[START OF Provided records]

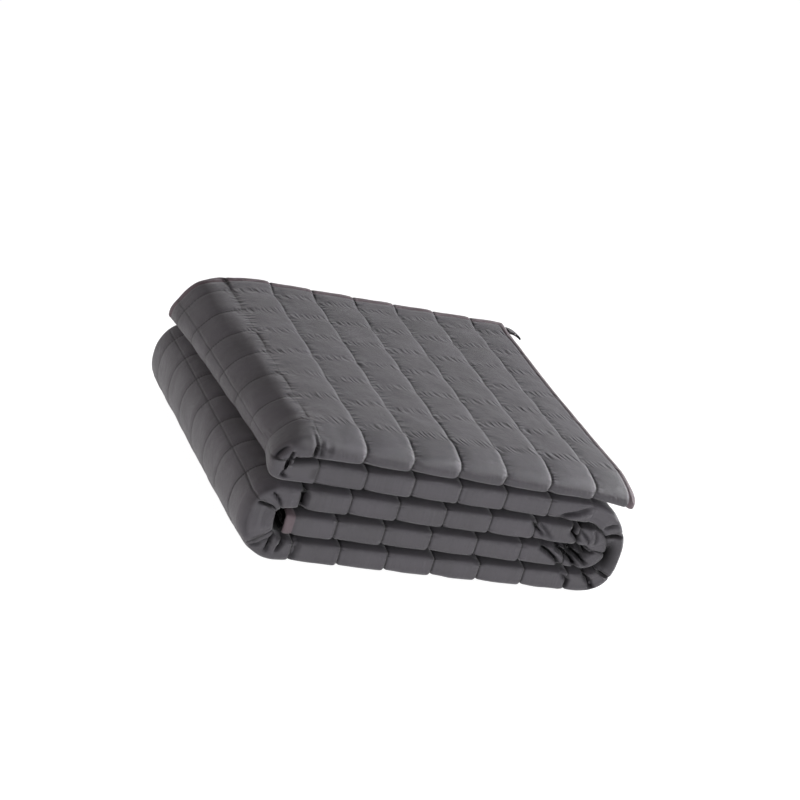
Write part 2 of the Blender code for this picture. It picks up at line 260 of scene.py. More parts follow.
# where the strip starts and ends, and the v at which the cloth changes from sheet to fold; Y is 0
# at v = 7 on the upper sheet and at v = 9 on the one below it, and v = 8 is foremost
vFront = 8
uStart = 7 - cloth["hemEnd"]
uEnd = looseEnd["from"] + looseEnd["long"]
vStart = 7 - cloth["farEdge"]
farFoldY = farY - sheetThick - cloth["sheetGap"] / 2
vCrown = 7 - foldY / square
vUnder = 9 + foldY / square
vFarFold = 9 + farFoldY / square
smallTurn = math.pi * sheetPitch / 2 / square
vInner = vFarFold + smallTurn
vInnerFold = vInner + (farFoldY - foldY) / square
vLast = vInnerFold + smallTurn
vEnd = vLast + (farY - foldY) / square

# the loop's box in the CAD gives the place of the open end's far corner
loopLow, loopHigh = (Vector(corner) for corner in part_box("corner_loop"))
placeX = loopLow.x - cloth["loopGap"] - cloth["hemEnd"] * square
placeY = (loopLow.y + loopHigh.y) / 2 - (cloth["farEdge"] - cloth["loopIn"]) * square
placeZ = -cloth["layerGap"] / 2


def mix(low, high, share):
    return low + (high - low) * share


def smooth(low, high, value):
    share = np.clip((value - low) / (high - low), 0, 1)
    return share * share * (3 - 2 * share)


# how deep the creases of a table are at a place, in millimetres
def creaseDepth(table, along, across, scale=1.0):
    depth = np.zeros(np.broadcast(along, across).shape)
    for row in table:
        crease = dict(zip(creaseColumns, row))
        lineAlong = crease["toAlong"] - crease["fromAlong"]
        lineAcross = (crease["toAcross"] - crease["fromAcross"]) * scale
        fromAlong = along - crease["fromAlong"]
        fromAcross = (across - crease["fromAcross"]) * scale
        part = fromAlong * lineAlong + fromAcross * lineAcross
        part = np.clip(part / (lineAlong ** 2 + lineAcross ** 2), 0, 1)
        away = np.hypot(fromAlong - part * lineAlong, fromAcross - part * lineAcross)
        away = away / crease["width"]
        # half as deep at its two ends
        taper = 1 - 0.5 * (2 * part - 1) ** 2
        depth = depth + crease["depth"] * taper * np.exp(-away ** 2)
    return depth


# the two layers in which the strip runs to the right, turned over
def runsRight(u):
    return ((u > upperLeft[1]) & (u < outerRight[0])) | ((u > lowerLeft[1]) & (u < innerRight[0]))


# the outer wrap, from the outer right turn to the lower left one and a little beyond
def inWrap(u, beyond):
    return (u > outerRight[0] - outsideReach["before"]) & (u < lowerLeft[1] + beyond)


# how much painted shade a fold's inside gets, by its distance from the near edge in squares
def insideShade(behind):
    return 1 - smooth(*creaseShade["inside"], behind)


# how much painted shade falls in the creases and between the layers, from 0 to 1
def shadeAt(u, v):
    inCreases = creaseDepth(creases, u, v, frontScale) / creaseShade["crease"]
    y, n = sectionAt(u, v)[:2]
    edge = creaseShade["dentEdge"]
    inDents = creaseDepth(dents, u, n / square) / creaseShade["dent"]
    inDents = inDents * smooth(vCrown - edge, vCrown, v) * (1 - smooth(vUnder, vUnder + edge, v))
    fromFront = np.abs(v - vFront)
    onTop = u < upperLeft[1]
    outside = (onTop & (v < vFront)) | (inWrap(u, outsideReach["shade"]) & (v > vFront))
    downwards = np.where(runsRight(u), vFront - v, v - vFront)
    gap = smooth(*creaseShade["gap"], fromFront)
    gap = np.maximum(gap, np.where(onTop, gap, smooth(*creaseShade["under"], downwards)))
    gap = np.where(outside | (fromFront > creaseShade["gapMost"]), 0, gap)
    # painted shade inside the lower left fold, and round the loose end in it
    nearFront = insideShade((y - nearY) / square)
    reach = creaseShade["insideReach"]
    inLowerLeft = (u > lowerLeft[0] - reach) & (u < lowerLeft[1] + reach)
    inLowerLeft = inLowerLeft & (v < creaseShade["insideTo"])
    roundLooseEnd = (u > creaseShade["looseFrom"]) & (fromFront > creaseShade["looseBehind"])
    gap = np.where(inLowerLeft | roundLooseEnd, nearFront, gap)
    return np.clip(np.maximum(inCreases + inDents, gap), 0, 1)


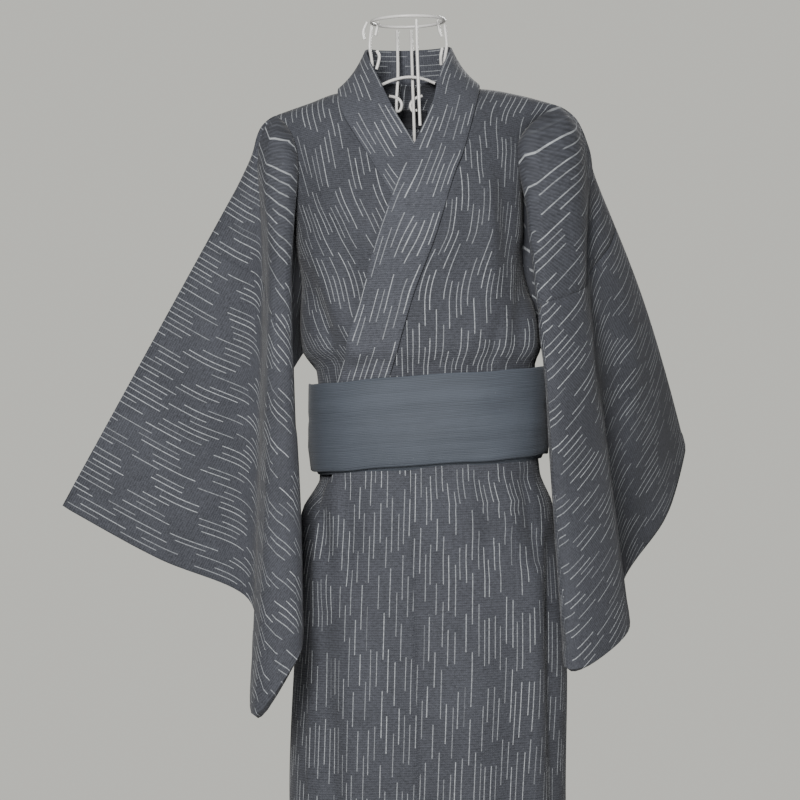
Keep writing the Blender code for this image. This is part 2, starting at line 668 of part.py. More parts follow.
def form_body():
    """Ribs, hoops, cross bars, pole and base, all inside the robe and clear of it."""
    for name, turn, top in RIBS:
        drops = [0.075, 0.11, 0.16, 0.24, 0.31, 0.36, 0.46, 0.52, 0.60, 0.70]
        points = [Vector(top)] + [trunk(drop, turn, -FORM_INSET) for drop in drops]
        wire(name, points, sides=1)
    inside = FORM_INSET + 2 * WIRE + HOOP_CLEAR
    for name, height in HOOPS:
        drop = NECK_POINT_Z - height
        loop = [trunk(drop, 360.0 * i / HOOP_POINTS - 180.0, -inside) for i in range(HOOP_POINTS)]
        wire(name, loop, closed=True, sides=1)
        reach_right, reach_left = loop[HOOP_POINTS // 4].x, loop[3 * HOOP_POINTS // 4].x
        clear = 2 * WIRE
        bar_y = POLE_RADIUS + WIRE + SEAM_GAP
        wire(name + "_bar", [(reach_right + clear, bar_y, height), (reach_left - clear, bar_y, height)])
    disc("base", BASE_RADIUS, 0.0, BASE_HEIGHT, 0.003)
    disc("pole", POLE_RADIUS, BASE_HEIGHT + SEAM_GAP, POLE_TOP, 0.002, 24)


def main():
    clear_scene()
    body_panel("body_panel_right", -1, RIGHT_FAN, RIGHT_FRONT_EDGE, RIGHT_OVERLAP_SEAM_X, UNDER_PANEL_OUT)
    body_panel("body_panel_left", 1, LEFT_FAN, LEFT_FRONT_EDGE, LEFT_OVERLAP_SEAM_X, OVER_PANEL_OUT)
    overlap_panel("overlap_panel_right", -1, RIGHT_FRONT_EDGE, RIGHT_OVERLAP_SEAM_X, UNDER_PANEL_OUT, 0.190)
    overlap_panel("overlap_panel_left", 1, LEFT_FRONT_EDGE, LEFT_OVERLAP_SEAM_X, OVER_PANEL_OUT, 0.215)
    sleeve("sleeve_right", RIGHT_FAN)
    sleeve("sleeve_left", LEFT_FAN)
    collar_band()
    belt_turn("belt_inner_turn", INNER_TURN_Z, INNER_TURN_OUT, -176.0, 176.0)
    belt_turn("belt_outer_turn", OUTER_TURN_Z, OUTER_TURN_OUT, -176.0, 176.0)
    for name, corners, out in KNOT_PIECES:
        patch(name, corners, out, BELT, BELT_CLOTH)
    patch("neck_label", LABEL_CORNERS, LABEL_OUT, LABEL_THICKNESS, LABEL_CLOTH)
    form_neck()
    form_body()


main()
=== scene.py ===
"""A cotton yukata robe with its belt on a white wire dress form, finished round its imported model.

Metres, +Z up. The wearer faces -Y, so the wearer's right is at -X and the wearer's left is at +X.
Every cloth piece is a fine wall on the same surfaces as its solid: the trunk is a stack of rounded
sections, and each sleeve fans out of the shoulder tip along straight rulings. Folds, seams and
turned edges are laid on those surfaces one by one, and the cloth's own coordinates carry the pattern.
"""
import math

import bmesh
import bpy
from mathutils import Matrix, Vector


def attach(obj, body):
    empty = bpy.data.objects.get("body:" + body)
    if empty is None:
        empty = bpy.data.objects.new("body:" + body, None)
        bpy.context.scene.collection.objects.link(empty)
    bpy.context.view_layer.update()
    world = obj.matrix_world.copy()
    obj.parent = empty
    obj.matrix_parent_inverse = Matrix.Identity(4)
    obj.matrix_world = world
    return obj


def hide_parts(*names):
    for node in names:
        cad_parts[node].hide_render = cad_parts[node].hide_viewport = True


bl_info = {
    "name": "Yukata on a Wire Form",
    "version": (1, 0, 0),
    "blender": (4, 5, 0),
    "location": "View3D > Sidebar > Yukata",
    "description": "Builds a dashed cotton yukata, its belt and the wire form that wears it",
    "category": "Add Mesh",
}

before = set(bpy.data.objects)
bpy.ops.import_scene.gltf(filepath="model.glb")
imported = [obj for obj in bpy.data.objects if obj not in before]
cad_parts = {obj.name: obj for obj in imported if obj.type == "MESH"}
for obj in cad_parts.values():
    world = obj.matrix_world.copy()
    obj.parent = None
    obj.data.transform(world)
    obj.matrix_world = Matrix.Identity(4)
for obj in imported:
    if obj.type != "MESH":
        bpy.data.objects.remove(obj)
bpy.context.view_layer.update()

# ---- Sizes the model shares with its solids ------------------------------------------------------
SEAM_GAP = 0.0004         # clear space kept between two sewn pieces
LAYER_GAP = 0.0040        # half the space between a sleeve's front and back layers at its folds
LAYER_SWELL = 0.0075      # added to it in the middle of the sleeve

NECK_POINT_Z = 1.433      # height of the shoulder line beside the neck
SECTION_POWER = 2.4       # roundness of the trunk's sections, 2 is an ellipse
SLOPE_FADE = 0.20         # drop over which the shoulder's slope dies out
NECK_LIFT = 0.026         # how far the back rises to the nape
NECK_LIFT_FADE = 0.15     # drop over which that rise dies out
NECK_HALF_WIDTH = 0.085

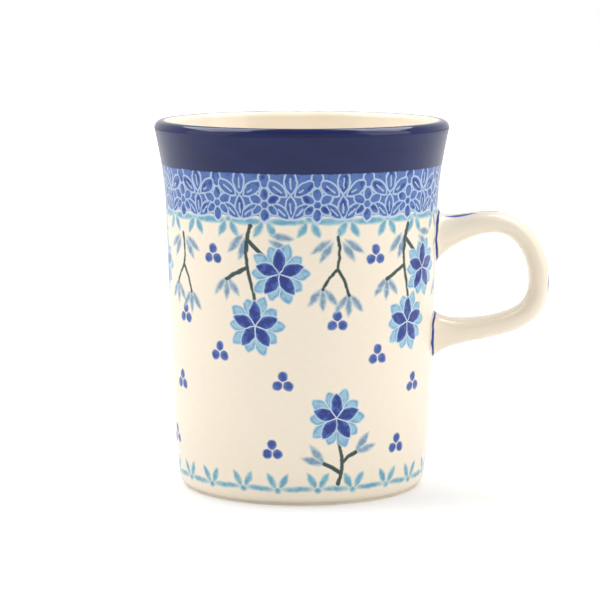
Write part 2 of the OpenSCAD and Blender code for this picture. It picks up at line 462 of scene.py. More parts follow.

[END OF Provided records]

Copy out every line that includes the word "imported".

"""A cotton yukata robe with its belt on a white wire dress form, finished round its imported model.
imported = [obj for obj in bpy.data.objects if obj not in before]
cad_parts = {obj.name: obj for obj in imported if obj.type == "MESH"}
for obj in imported:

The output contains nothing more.